Find "cad_parts[member].parent = rigid_bodies[body]" in the material below, then copy that line and every subsequent line to the end, exactly.

= = = =

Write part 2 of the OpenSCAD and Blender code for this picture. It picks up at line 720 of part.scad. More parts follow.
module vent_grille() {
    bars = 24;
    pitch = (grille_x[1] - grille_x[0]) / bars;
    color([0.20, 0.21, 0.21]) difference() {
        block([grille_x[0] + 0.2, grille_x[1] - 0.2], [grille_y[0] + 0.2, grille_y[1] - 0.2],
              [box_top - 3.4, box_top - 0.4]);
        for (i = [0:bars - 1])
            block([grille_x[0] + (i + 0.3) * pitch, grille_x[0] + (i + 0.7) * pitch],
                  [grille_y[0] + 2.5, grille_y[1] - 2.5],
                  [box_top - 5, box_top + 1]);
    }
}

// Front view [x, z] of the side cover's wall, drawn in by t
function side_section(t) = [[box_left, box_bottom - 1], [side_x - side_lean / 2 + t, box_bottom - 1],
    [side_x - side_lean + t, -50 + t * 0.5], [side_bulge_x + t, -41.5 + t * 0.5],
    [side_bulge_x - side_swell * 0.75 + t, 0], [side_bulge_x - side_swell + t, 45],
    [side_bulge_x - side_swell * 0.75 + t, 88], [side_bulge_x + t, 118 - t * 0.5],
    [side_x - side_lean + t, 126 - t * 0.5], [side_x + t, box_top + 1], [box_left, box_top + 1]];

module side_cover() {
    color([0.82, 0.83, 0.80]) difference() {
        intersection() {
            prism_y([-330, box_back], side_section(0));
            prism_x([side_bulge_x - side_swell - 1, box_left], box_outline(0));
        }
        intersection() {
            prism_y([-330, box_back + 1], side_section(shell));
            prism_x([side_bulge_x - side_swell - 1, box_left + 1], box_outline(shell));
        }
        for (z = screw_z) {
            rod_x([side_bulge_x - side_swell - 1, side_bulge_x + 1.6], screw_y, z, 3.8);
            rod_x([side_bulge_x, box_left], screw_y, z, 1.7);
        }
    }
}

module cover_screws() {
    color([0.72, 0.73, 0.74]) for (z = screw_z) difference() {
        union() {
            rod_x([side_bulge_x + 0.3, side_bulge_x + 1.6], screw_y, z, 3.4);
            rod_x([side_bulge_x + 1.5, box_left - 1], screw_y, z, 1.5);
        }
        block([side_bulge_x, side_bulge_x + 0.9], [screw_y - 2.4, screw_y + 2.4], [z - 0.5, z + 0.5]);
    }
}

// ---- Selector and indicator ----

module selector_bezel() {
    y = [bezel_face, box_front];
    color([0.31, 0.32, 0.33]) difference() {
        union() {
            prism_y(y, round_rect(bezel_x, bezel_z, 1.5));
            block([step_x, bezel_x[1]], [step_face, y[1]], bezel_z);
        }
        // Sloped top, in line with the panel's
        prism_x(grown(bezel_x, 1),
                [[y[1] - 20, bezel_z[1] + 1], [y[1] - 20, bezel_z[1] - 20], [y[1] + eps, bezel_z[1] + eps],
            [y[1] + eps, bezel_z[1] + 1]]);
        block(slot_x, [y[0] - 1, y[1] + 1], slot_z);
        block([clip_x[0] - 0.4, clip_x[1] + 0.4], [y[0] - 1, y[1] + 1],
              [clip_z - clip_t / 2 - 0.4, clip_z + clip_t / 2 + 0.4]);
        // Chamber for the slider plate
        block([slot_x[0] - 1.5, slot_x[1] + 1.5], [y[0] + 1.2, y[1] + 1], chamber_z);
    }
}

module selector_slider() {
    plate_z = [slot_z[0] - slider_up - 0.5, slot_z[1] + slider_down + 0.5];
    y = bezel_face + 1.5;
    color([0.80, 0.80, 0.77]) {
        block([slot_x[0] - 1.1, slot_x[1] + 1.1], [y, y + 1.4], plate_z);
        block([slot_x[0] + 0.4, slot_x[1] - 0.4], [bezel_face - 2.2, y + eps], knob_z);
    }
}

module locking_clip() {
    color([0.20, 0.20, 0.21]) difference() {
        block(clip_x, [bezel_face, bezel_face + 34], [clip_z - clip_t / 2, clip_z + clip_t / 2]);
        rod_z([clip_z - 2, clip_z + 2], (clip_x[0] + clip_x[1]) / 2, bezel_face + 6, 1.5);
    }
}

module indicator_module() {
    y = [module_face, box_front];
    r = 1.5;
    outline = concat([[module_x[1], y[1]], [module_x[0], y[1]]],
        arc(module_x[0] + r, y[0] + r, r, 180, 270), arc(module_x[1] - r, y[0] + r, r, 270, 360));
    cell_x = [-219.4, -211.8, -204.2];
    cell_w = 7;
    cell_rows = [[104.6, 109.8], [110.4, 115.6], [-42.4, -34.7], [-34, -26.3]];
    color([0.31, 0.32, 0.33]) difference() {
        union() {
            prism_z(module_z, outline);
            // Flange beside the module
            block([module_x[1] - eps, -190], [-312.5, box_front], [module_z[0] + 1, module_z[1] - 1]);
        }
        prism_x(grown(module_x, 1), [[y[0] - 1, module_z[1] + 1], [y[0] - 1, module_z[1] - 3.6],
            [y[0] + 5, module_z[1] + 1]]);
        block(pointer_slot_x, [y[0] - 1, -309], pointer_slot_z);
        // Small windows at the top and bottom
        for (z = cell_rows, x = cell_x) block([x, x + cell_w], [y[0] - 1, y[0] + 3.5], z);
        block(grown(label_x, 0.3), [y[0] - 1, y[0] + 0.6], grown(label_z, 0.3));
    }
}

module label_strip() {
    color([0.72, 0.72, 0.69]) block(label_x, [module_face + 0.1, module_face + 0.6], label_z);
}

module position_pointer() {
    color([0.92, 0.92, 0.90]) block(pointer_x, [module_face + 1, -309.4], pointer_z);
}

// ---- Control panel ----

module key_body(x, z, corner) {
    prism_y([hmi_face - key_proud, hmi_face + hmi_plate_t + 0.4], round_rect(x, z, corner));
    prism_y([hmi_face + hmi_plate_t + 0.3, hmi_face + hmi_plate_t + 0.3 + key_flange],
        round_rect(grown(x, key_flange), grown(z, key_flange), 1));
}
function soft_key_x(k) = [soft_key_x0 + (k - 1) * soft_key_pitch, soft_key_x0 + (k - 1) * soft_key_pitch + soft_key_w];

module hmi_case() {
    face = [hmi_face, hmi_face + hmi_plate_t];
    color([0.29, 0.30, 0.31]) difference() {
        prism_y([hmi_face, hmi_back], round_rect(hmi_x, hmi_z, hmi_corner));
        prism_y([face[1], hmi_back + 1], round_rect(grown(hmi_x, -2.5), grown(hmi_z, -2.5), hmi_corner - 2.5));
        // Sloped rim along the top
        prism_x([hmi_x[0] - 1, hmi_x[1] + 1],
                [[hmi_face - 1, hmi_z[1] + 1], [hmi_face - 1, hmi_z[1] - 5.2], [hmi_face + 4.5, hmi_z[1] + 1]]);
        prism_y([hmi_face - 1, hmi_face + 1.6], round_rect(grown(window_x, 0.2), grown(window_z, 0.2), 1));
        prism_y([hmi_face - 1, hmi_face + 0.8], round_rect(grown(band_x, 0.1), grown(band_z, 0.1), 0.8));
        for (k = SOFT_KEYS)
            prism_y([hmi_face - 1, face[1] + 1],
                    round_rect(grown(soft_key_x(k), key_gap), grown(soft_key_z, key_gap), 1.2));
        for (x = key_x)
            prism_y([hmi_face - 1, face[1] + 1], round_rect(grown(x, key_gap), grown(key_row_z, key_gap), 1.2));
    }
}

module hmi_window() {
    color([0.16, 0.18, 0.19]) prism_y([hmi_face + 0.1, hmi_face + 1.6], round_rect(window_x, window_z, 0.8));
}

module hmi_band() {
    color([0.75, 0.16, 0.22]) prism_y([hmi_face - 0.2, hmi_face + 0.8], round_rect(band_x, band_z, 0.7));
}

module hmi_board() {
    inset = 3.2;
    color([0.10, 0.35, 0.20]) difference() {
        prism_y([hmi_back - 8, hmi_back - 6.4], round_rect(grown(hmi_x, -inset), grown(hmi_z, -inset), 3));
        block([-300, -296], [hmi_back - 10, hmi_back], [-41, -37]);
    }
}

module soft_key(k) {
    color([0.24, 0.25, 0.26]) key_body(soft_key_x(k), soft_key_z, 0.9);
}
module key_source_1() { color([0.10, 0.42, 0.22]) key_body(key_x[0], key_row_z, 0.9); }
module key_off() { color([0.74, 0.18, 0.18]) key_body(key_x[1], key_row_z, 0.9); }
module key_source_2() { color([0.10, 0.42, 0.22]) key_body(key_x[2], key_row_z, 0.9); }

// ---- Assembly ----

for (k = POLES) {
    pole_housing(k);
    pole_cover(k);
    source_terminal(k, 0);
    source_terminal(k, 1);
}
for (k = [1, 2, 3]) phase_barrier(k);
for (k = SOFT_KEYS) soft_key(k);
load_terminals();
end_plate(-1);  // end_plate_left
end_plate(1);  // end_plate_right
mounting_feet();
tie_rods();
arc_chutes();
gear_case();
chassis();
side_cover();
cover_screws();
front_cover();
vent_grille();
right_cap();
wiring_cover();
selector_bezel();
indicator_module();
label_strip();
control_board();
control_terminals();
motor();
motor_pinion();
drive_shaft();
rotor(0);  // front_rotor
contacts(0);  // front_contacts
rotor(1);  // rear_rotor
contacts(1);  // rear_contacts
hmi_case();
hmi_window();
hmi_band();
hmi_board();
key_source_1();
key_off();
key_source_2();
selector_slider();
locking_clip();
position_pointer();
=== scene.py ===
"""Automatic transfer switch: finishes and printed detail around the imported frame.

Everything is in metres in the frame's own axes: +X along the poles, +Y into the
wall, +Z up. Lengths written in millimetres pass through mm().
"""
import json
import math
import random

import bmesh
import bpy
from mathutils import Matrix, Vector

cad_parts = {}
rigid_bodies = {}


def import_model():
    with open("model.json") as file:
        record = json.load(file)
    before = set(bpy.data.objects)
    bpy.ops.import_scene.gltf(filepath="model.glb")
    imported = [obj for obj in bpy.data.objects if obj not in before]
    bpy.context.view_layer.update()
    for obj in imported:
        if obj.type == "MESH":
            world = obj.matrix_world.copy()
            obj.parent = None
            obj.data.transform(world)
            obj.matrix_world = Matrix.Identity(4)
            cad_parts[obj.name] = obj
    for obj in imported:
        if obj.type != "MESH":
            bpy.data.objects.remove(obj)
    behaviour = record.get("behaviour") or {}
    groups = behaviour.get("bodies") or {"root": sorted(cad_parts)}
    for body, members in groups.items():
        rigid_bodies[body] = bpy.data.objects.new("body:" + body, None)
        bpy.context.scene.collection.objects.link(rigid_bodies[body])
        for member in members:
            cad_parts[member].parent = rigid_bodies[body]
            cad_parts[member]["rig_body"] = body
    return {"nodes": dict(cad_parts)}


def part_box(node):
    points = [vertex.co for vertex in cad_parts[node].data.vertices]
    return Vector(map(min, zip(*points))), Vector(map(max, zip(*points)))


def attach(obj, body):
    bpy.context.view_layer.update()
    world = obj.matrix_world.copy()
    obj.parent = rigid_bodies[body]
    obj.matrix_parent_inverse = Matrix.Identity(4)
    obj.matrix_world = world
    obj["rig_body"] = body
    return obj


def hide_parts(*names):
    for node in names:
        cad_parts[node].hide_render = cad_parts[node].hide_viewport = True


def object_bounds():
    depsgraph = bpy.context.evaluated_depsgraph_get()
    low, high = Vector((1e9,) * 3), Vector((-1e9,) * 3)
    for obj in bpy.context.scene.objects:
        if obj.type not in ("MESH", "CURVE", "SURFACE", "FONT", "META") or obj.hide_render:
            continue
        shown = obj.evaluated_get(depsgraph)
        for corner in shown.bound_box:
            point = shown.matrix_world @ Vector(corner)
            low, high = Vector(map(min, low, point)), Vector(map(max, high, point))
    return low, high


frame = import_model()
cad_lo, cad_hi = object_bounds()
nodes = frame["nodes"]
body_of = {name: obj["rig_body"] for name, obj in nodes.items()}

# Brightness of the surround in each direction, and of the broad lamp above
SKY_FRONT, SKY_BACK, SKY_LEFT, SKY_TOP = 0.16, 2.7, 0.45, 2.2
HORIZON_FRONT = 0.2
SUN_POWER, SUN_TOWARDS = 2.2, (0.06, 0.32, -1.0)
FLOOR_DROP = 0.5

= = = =

▶ Response to the exercise
            cad_parts[member].parent = rigid_bodies[body]
            cad_parts[member]["rig_body"] = body
    return {"nodes": dict(cad_parts)}


def part_box(node):
    points = [vertex.co for vertex in cad_parts[node].data.vertices]
    return Vector(map(min, zip(*points))), Vector(map(max, zip(*points)))


def attach(obj, body):
    bpy.context.view_layer.update()
    world = obj.matrix_world.copy()
    obj.parent = rigid_bodies[body]
    obj.matrix_parent_inverse = Matrix.Identity(4)
    obj.matrix_world = world
    obj["rig_body"] = body
    return obj


def hide_parts(*names):
    for node in names:
        cad_parts[node].hide_render = cad_parts[node].hide_viewport = True


def object_bounds():
    depsgraph = bpy.context.evaluated_depsgraph_get()
    low, high = Vector((1e9,) * 3), Vector((-1e9,) * 3)
    for obj in bpy.context.scene.objects:
        if obj.type not in ("MESH", "CURVE", "SURFACE", "FONT", "META") or obj.hide_render:
            continue
        shown = obj.evaluated_get(depsgraph)
        for corner in shown.bound_box:
            point = shown.matrix_world @ Vector(corner)
            low, high = Vector(map(min, low, point)), Vector(map(max, high, point))
    return low, high


frame = import_model()
cad_lo, cad_hi = object_bounds()
nodes = frame["nodes"]
body_of = {name: obj["rig_body"] for name, obj in nodes.items()}

# Brightness of the surround in each direction, and of the broad lamp above
SKY_FRONT, SKY_BACK, SKY_LEFT, SKY_TOP = 0.16, 2.7, 0.45, 2.2
HORIZON_FRONT = 0.2
SUN_POWER, SUN_TOWARDS = 2.2, (0.06, 0.32, -1.0)
FLOOR_DROP = 0.5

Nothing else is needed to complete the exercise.